Pressure Effects on 3dn (n=4, 9) Insulating Compounds: Long Axis Switch in Na3MnF6 not Due to the Jahn-Teller Effect

The pressure-induced switch of the long axis of MnF₆³⁻ units in the monoclinic Na₃MnF₆ compound and Mn³⁺-doped Na₃FeF₆ is explored with the help of first principles calculations. Although the switch phenomenon is usually related to the Jahn-Teller effect, we show that, due to symmetry reasons, it cannot take place in 3dⁿ (n=4, 9) systems displaying a static Jahn-Teller effect. By contrast, we prove that in Na₃MnF₆ the switch arises from the anisotropic response of the low symmetry lattice to hydrostatic pressure.
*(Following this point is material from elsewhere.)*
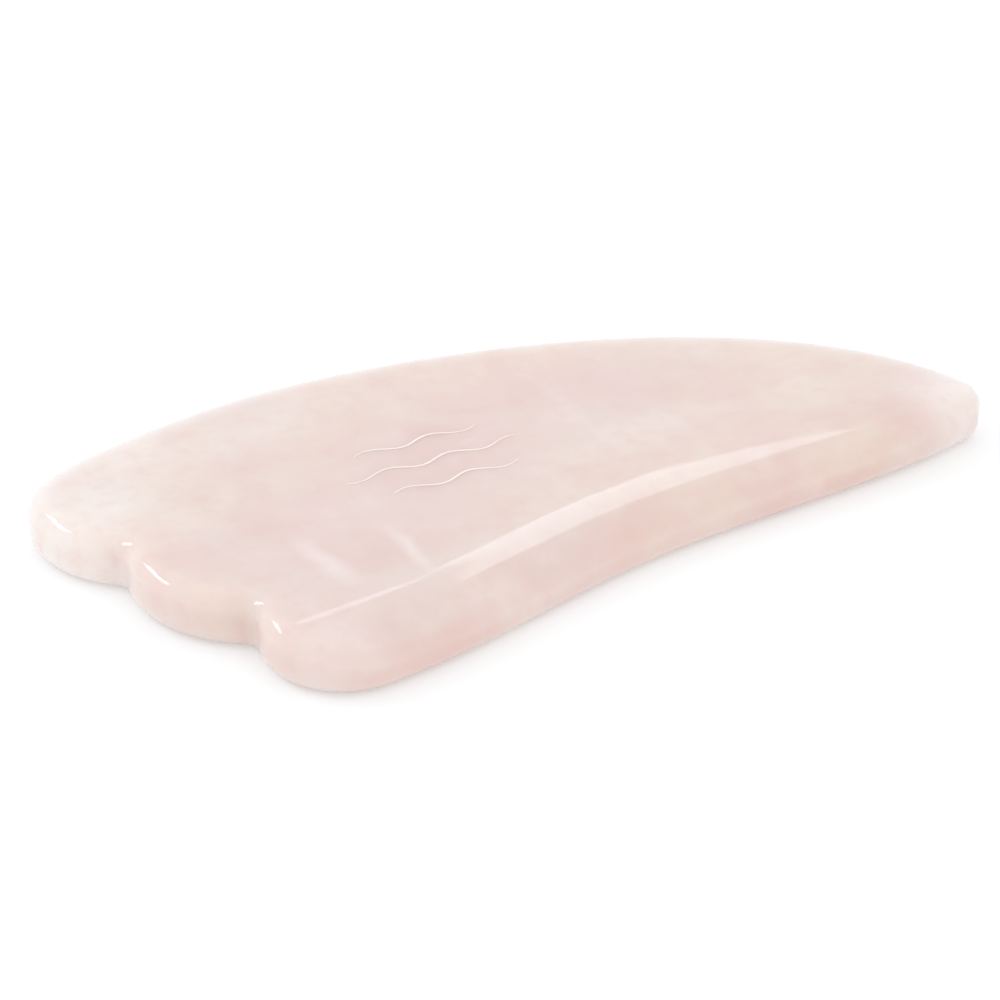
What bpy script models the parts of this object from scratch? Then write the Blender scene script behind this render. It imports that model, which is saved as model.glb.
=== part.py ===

Indeed, while the long axis of a MnF₆³⁻ unit at ambient pressure corresponds to the Mn³⁺−F₃⁻ direction, close to the crystal c axis, at 2.79 GPa the c axis is reduced by 0.29 Å while b is unmodified. This fact is shown to force a change of the HOMO wavefunction favoring that the long axis becomes the Mn³⁺−F₂⁻ direction, not far from crystal b axis, after the subsequent relaxation process. The origin of the different d-d transitions observed for Na₃MnF₆ and CrF₂ at ambient pressure is also discussed together with changes induced by pressure in Na₃MnF₆. The present work opens a window for understanding the pressure effects upon low symmetry insulating compounds containing d⁴ or d⁹ ions.